Em situação semelhante ficará o Rio de Janeiro, que, na época de comemoração de seus 450 anos, perde a icônica livraria Leonardo da Vinci. Depois de 63 anos de lutas para se manter viva, fechará as portas. Desde 1952, era reduto de intelectuais e universitários, que buscavam obras clássicas e importadas. Em tempos anteriores à internet, era responsável por suprir os leitores com os últimos lançamentos editoriais da Europa. Aos poucos, foi adicionando alguns títulos nacionais às prateleiras. Carlos Drummond de Andrade homenageou com versos a loja, que fica no subsolo do Edifício Marquês de Herval. Após a morte de seu fundador (o romeno Andrei Duchiade), em 1965, sua esposa Dona Vanna (Giovanna Piraccini) assumiu a direção da livraria. Em 1996, Milena juntou-se à mãe na gerência dos negócios. Coube à filha a dolorosa e triste decisão de fechar as portas da renomada casa de livros. Não aguenta mais operar com prejuízo e, em breve, o antigo e histórico prédio da Avenida Rio Branco não contará mais com as estantes povoadas de livros da melhor qualidade, como aconteceu por seis décadas. Eis o desabafo de Milena: “Teimosia tem limite. Nosso modelo de negócio é inviável. Nós estamos sendo punidos por nossas qualidades. Nossas virtudes tornaram-se defeitos. Não temos um café, não vendemos papelaria, revistas, nem material de informática. Não vendemos best-sellers, livros de autoajuda, esotéricos” e, ousaríamos acrescentar, obras dos padres cantores.

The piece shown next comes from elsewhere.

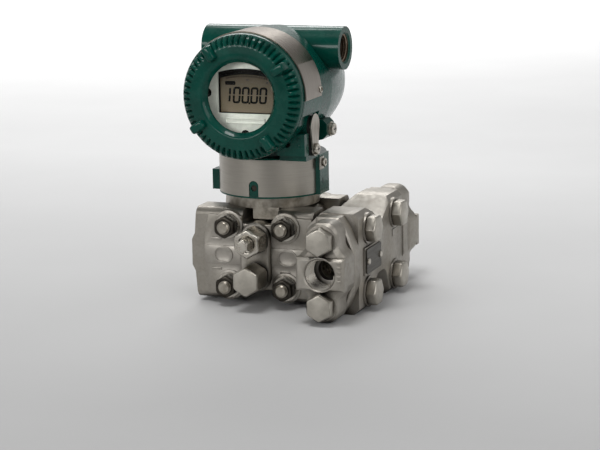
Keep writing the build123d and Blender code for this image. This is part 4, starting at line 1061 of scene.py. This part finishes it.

A Da Vinci não era simplesmente um estabelecimento comercial. Mas, um mundo encantado para quem gosta de livros e deles vive. Dona Vanna, a grande dama da livraria, mantinha contas abertas para estudantes e professores, que só podiam pagar a prazo (antes da existência do cartão de crédito parcelado), atendendo com a mesma presteza e solicitude mestres e estudantes, intelectuais de diversos gostos e ideologias.

No tempo em que não existia ainda a Amazon, com toda a facilidade que representa, a Livraria Da Vinci importava livros da França, Itália, Espanha etc. Ali compramos alguns livros estrangeiros, provindos da Bélgica e França, numa tentativa de acompanhar a evolução do pensar de teólogos europeus. Golpeada pelo surgimento massivo das lojas virtuais e das megalivrarias, a Da Vinci recebeu a pá de cal com as obras que proliferam no centro do Rio de Janeiro, bem como as manifestações e passeatas que inundam a antiga Avenida Central. A partir de julho de 2015, os intelectuais cariocas (e visitantes) ficaram mais pobres. E, pior, órfãos de um lugar que os acolhia e era mais que um balcão de compra e venda de livros, mas um ninho, onde o prazer era folhear, buscar, desejar, suspirar e adquirir livros, na medida de suas possibilidades. Um centro irradiador de saber, que acolhia a cultura com prazer e estímulo. Ali nos deparamos algumas vezes com Drummond, Abgar Renault, Josué Montelo, Pedro Nava, Ferreira Gullar e tantos outros que alimentavam nossa alma e enchiam nossos olhos.

E o que dizer de nossas livrarias potiguares e sobretudo nossas bibliotecas? Em breve, seremos surpreendidos com os funerais de outras casas culturais. Resta-nos, como um velho cura de aldeia, repetir as palavras latinas do ritual de encomendação: “Requiescat in pace”. “Seu vigário, os tempos são outros”, repetia-nos o saudoso Oswaldo Lamartine.